Les études de trafic ont démontré que l'avenue Béchara el-Khoury, avec son tunnel, permet d'absorber ce qui passait par la rue de Damas. Souhaitant une révision des priorités sur les grands axes de la ville, le conseil municipal a travaillé conjointement avec la région Île-de-France. Les études d'avant-projet sont à présent terminées et les plans d'exécution sont lancés. « Si ce projet est concluant, il sera reproduit dans d'autres espaces de la capitale », assure Habib Debs, responsable de ce projet.

Mais pour mener à bien ces projets, l'absence de coordination globale a été pointée du doigt comme un obstacle majeur. Selon les experts, il faut créer une autorité administrative qui couvre le Grand Beyrouth, de Jiyeh jusqu'à Antélias. « C'est une condition sine qua non pour harmoniser l'urbanisation avec le système de transport.
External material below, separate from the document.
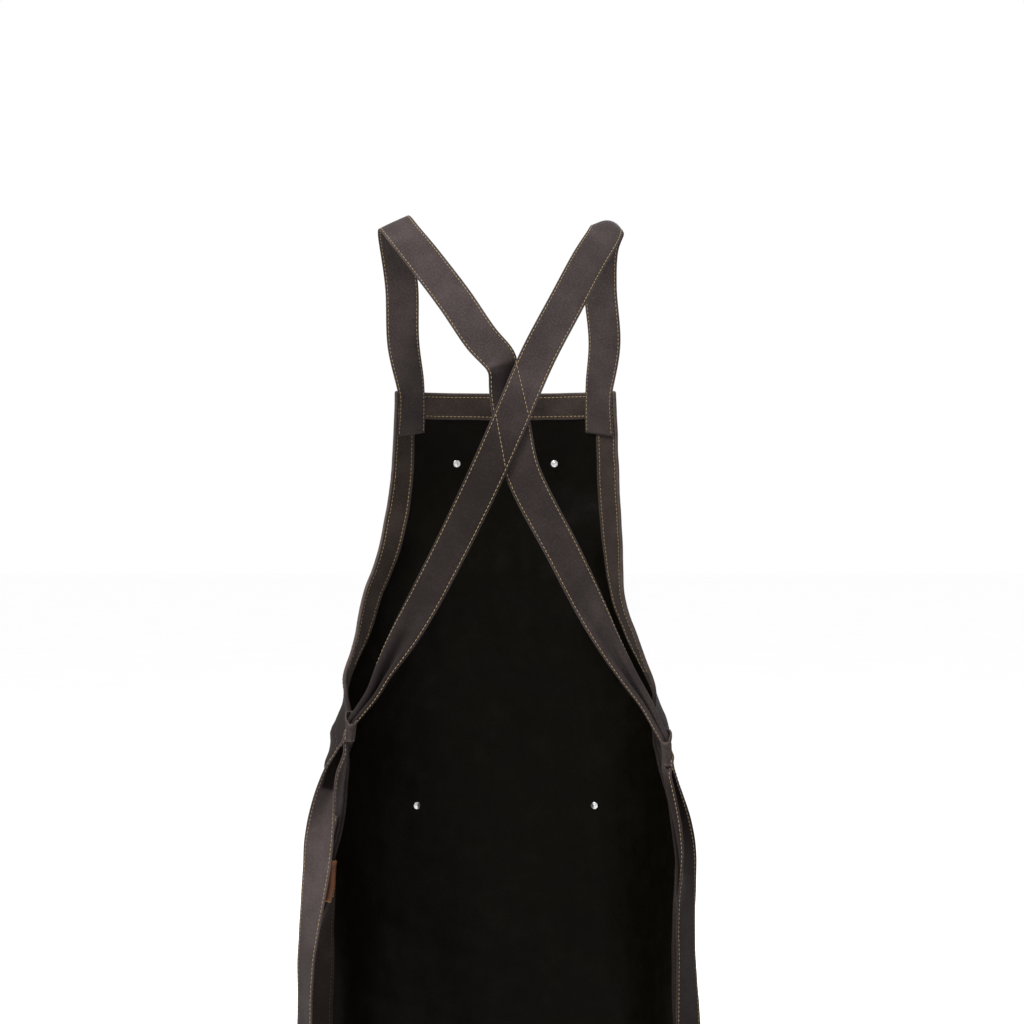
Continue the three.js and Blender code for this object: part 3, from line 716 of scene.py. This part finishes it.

Aujourd'hui, si on veut gérer le transport public efficacement, c'est à l'échelle intercommunale que cela doit se faire », insiste Habib Debs.

En outre, l'urbaniste estime que l'ère des autoroutes urbaines est bel et bien enterrée, partout dans le monde, et que le Liban ne pourra y échapper. Si ce point de vue fait désormais consensus parmi les experts, il faudra maintenant convaincre les autorités politiques de l'urgence d'une prise en main des questions de mobilité.
Avec ces nouvelles propositions concrètes, les ingénieurs et experts du dossier espèrent voir de leur vivant la fin du règne de la voiture au Liban.